Only the lines from the start up to and including the line containing "draw_along_x: bool = False" should be repeated, word for word.

-- Begin The input --

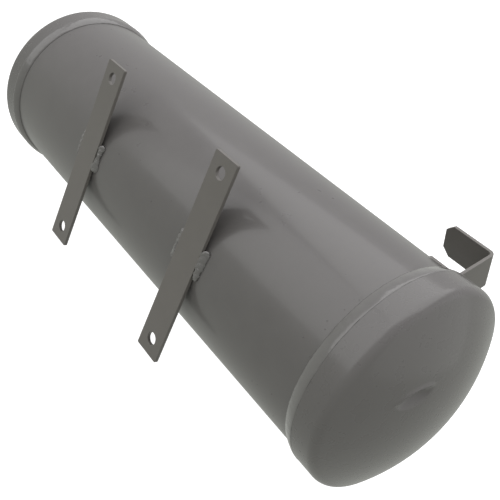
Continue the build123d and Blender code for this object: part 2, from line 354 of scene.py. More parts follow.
@dataclass(frozen=True)
class TankPaint:
    """Sprayed semi-gloss grey enamel over rolled or pressed steel."""

    name: str
    tone: Tone = Tone(0.116, 0.112, 0.108)
    roughness: float = 0.30
    coat: float = 0.35
    coat_roughness: float = 0.12
    peel_scale: float = 260.0
    peel_depth: float = 0.000014
    ripple_depth: float = 0.0
    draw_along_x: bool = False

    def build(self) -> bpy.types.Material:
        """Make the material."""
        s = Surface(self.name)
        cloud = s.noise(s.place, 5.0, 4.0, 0.55)
        mottle = s.noise(s.place, 60.0, 3.0, 0.6)
        grit = s.noise(s.place, 900.0, 2.0, 0.5)
        shade = 0.55 * cloud + 0.30 * mottle + 0.15 * grit
        tint = s.blend(shade.ramp(0.36, 0.64), self.tone.scaled(0.96), self.tone.scaled(1.04))
        height = s.noise(s.place, self.peel_scale, 2.0, 0.45)
        if self.draw_along_x:
            drawn = s.noise(s.stretch(s.place, (0.5, 26.0, 26.0)), 3.0, 3.0, 0.5)
            height = height + 1.6 * drawn
        if self.ripple_depth:
            lumps = s.noise(s.place, 130.0, 3.0, 0.6)
            height = height + lumps * (self.ripple_depth / self.peel_depth)
        s.bump(height, self.peel_depth)
        s.set(
            Base_Color=tint,
            Roughness=self.roughness + 0.10 * (mottle - 0.5) + 0.08 * (cloud - 0.5),
            Coat_Weight=self.coat,
            Coat_Roughness=self.coat_roughness,
            Specular_IOR_Level=0.5,
        )
        return s.material


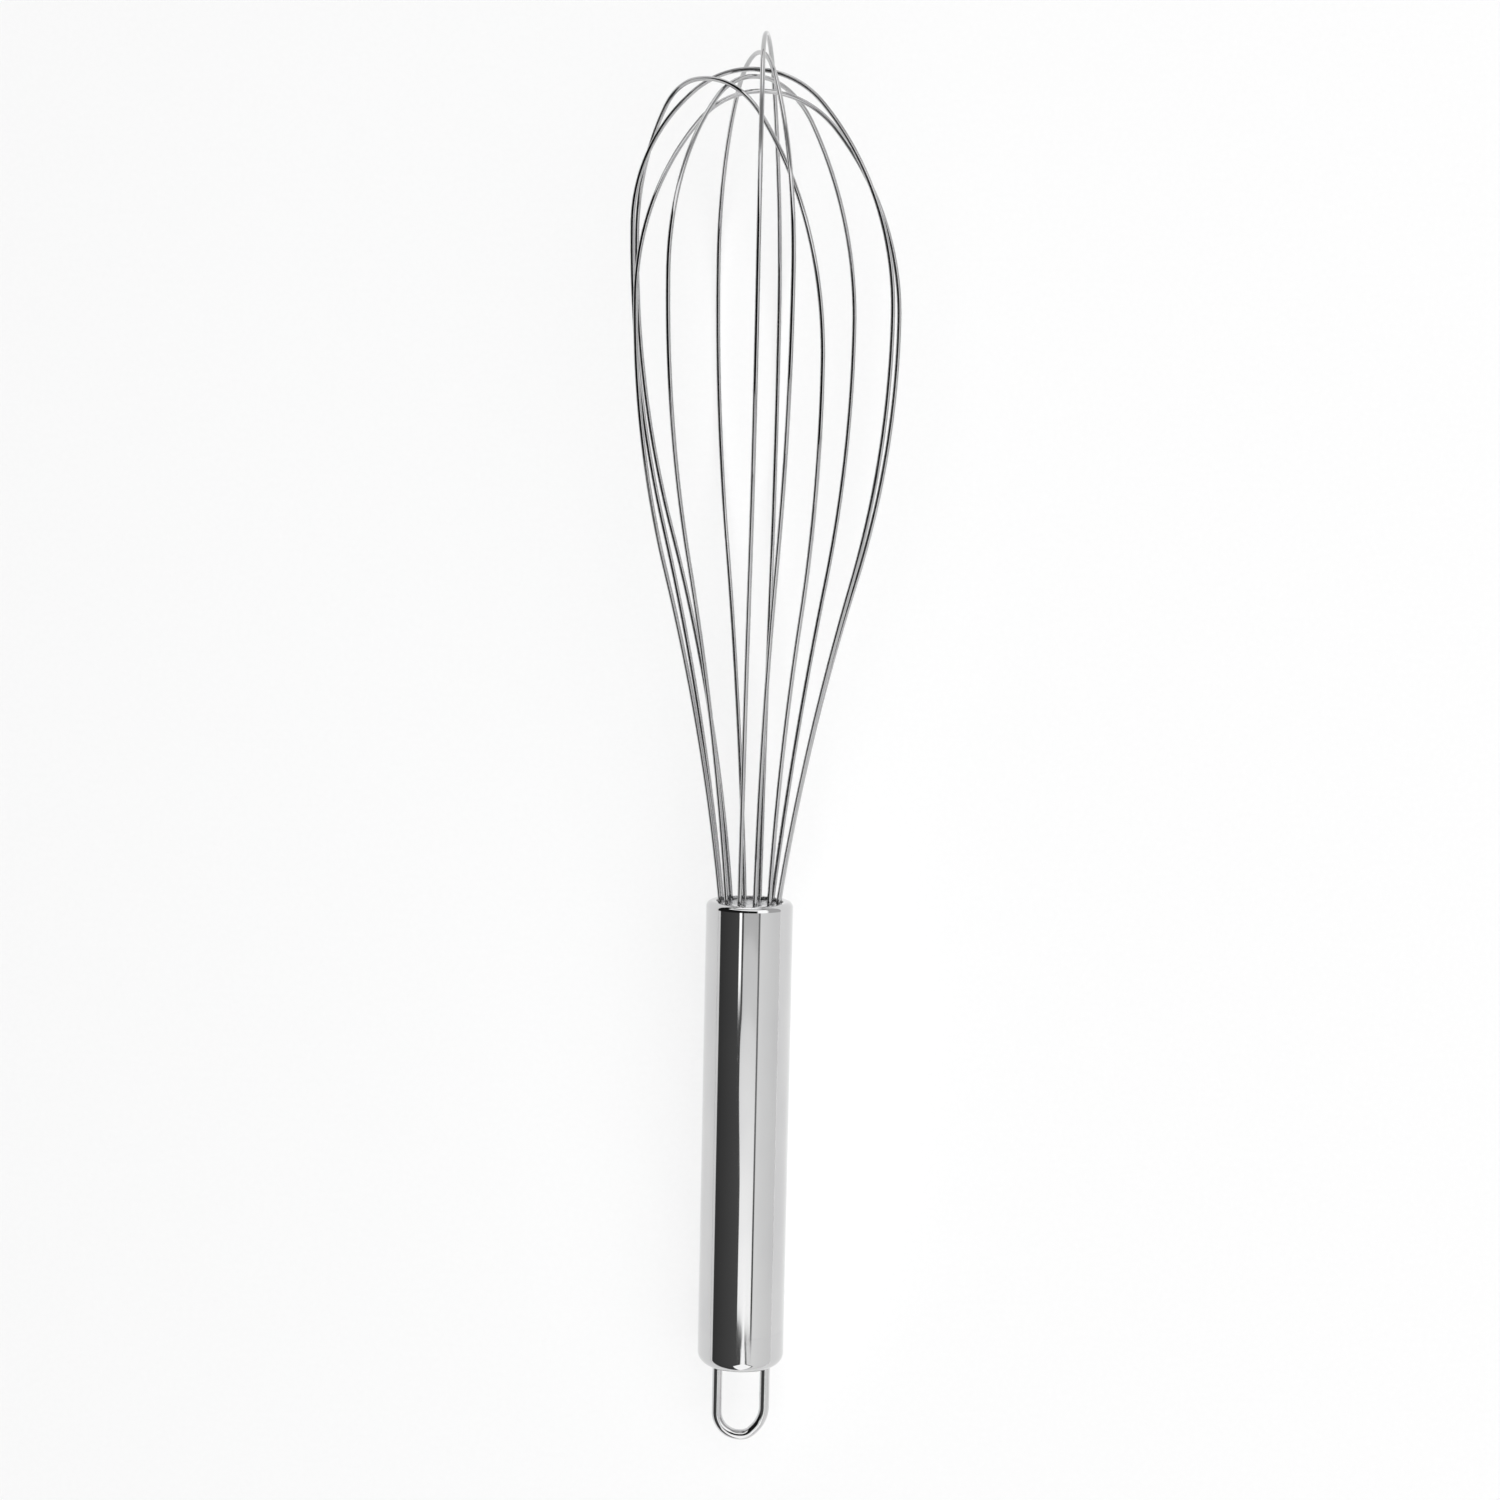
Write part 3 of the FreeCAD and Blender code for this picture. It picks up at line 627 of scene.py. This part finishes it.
def make_room():
    """What the steel reflects: white walls to the right, a dark side to the left and a lit strip overhead.

    side is the angle from overhead towards +X, and back the angle from overhead towards the hanging loop, in
    degrees. Levels are strengths of light: 1 is white, and 0 is black."""
    world = bpy.data.worlds.new("room")
    bpy.context.scene.world = world
    world.cycles_visibility.diffuse = False
    world.use_nodes = True
    world.node_tree.nodes.clear()
    nodes = Nodes(world.node_tree)
    split = nodes.add("ShaderNodeSeparateXYZ")
    nodes.join(nodes.add("ShaderNodeTexCoord").outputs["Generated"], split.inputs["Vector"])
    x, y, z = split.outputs
    side = nodes.math("MULTIPLY", nodes.math("ARCTAN2", x, z), 180 / math.pi)
    back = nodes.math("MULTIPLY", nodes.math("ARCSINE", nodes.math("MULTIPLY", y, -1.0)), 180 / math.pi)
    far_left = -180.0

    def between(low, high, soft=0.8):
        """1 inside a range of side angles, 0 outside it, with soft edges."""
        rising = nodes.spread(nodes.math("SUBTRACT", side, low), -soft, soft, 0.0, 1.0, smooth=True)
        falling = nodes.spread(nodes.math("SUBTRACT", high, side), -soft, soft, 0.0, 1.0, smooth=True)
        return nodes.math("MULTIPLY", rising, falling)

    def over(base, mask, level):
        """Lay a level over what is there, where the mask is 1."""
        change = nodes.math("SUBTRACT", level, base)
        return nodes.math("MULTIPLY_ADD", mask, change, base)

    def passed(first_back, second_back):
        """Goes from 0 to 1 as the back angle goes from the first angle to the second."""
        return nodes.spread(back, first_back, second_back, 0.0, 1.0)

    # The handle shows back angles from about 13 at its rim to 24 at its cap. At the cap the strip is pinched
    # from both sides and opens again. Towards the rim its left edge swings out.
    pinch = nodes.spread(back, 23.1, 23.6, 0.0, 16.5, smooth=True)
    quick_opening = nodes.spread(back, 23.6, 24.0, 0.0, 4.5)
    slow_opening = nodes.spread(back, 24.0, 42.0, 0.0, 23.0)
    inset = nodes.math("SUBTRACT", pinch, nodes.math("ADD", quick_opening, slow_opening))
    swing = over(nodes.spread(back, 17.8, 20.0, -18.0, -11.0), passed(16.6, 16.0), -14.0)
    strip_left = nodes.math("ADD", inset, swing)
    strip_right = nodes.math("SUBTRACT", 25.0, inset)
    line_right = nodes.math("ADD", strip_right, 5.0)
    dark_left = -83.0

    strip_level = nodes.spread(back, 16.2, 23.5, 1.0, 1.45)
    for first_back, second_back, level in ((16.4, 16.0, 0.86), (14.5, 14.2, 0.66), (13.2, 12.8, 0.15)):
        strip_level = over(strip_level, passed(first_back, second_back), level)
    right_wall_level = nodes.spread(side, 34.0, 80.0, 0.98, 0.88)
    left_wall_level = 0.92
    dark_level = nodes.spread(side, -80.0, -15.0, 0.05, 0.09)
    line_level = nodes.spread(back, 18.0, 22.0, 0.22, 0.06)
    gleam_level = 1.7
    light = over(right_wall_level, between(far_left, dark_left, 3.0), left_wall_level)
    light = over(light, between(dark_left, strip_left), dark_level)
    light = over(light, between(strip_right, line_right), line_level)
    light = over(light, between(strip_left, strip_right), strip_level)
    light = over(light, nodes.math("MULTIPLY", between(-26.0, -19.5), passed(16.0, 15.0)), gleam_level)

    # The balloon's wires show the far half of the room, with a wide dark side that narrows at the far end.
    plain_level = 0.55
    lit_level = 1.6
    shade_level = 0.015
    beam_level = 0.3
    far_edge = nodes.spread(back, -34.0, -20.0, -62.0, 21.0)
    far = over(plain_level, between(far_edge, 50.0, 4.0), lit_level)
    far = over(far, between(far_left, far_edge, 2.0), shade_level)
    beam = nodes.math("MULTIPLY", passed(-38.0, -41.0), passed(-60.0, -56.0))
    far = over(far, nodes.math("MULTIPLY", beam, between(-55.0, 55.0)), beam_level)

    # The far half starts past the handle's rim. The handle is tilted, so the border is tilted with it.
    upward = nodes.math("COSINE", nodes.math("MULTIPLY", side, math.pi / 180))
    level_back = nodes.math("ADD", back, nodes.math("MULTIPLY_ADD", upward, -RESTING_TILT, RESTING_TILT))
    light = over(light, nodes.spread(level_back, 12.6, 11.8, 0.0, 1.0), far)

    shine = nodes.add("ShaderNodeBackground")
    nodes.join(light, shine.inputs["Strength"])
    nodes.join(shine.outputs["Background"], nodes.add("ShaderNodeOutputWorld").inputs["Surface"])
    shine.inputs["Color"].default_value = (1, 1, 1, 1)


def make_lights():
    """A very large soft key light at the right and an even fill without shadows. The steel shows neither."""
    key = bpy.data.lights.new("key_light", "AREA")
    key.shape = "SQUARE"
    key.size = KEY_SIZE
    key.energy = KEY_WATTS
    fill = bpy.data.lights.new("fill_light", "SUN")
    fill.energy = FILL_STRENGTH
    fill.use_shadow = False
    fill.cycles.use_multiple_importance_sampling = False
    for data, across in ((key, KEY_ACROSS), (fill, 0.0)):
        lamp = bpy.data.objects.new(data.name, data)
        lamp.location = (across, 0.0, LAMP_HEIGHT)
        lamp.visible_glossy = False
        lamp.visible_camera = False
        bpy.context.collection.objects.link(lamp)


def make_camera():
    """Straight down from above the whisk, with the whisk leaning a little in the picture."""
    rim = to_row @ Vector((0, 0, 0))
    data = bpy.data.cameras.new("camera")
    data.lens = CAMERA_LENS
    data.sensor_width = CAMERA_SENSOR
    data.clip_start = 0.01
    data.clip_end = 20.0
    camera = bpy.data.objects.new("camera", data)
    camera.location = rim + CAMERA_FROM_RIM
    camera.rotation_euler = (0, 0, math.radians(CAMERA_TURN))
    bpy.context.collection.objects.link(camera)
    bpy.context.scene.camera = camera


make_camera()
make_handle()
make_hanging_wire()
make_balloon_wires()
dress_cad_nodes()
make_floor()
make_backdrop()
make_room()
make_lights()
bpy.context.scene.view_settings.view_transform = "Standard"
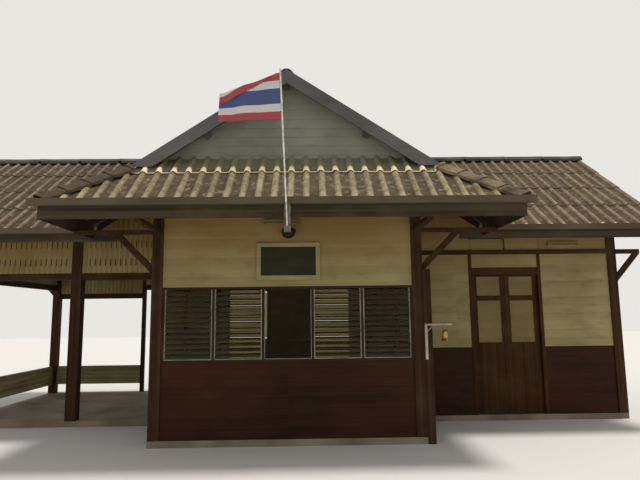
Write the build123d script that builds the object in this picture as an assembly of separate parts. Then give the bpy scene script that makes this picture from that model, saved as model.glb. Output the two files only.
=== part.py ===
from build123d import *
import math
import os

# A small timber railway station. X runs along the platform, Y away from it, Z up from the ground.
# The origin is on the ground under the point where the two ridges cross. All sizes are millimetres.

# Plan, to the outer faces of the walls
main_face = 2000          # front and rear walls, from the main ridge
main_end = 6170           # end walls, from the middle of the building
bay_projection = 1750     # the bay's front wall, from the main front wall
bay_side = 2090           # side walls of the bay, from the middle
wall = 90                 # boarded stud wall
post = 170                # square posts
post_proud = 20           # the posts stand this far outside the boards
hall_bay = 2170           # from an end wall to the middle of the posts that halve the open hall
hall_post = 190
hall_rear_post = 90

# Heights
floor_top = 100
bay_sill = 1240           # top of the dark boards under the bay window
dado_top = 1320           # top of the dark boards elsewhere
window_head = 2390
rear_window_head = 2620
lintel_foot = 2640        # beam under the slotted frieze of the hall
rear_lintel_foot = 2430
lintel_depth = 130
parapet_foot = 310
parapet_top = 750
door_head = 2660
door_head_rail = 140
rail_above_door = 250
wall_rail_height = 85
gable_joint = 300         # the bay's walls end this far below the top of the skirt roof

# Slots in the hall's friezes
slot_rows = (270, 600)    # feet of the two rows, above the foot of the front lintel
slot_width = 18
slot_height = 130
slot_pitch = 95
slot_margin = 120

# Roofs, to the crests of the tiles
main_ridge_z = 5510
main_eave_z = 3470
main_reach = 983          # from the wall to the eaves
verge_reach = 510         # from the end wall to the verge
bay_ridge_z = 5790
bay_eave_z = 3550
bay_reach = 1343
skirt_top_z = 4500        # where the front skirt roof meets the gable wall
skirt_eave_z = 3560
skirt_reach = 1150
gable_overhang = 300
roof_thickness = 60       # tiles and battens
cap_width = 240
cap_height = 45
cap_edge = 35             # upright edge of a ridge cap
cap_crown = 84            # width of its flat top
hip_cap_width = 172
hip_cap_height = 42
hip_cap_sink = 70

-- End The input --

### Result for this task
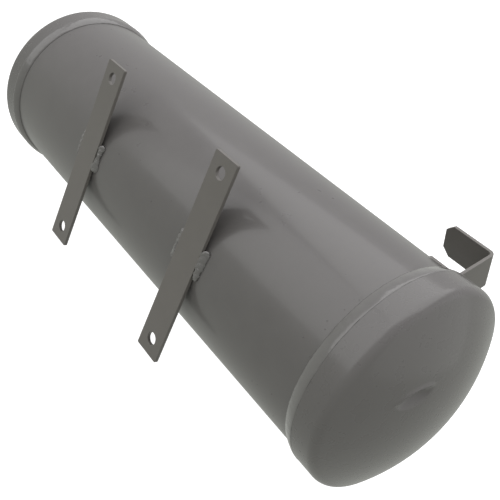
Continue the build123d and Blender code for this object: part 2, from line 354 of scene.py. More parts follow.
@dataclass(frozen=True)
class TankPaint:
    """Sprayed semi-gloss grey enamel over rolled or pressed steel."""

    name: str
    tone: Tone = Tone(0.116, 0.112, 0.108)
    roughness: float = 0.30
    coat: float = 0.35
    coat_roughness: float = 0.12
    peel_scale: float = 260.0
    peel_depth: float = 0.000014
    ripple_depth: float = 0.0
    draw_along_x: bool = False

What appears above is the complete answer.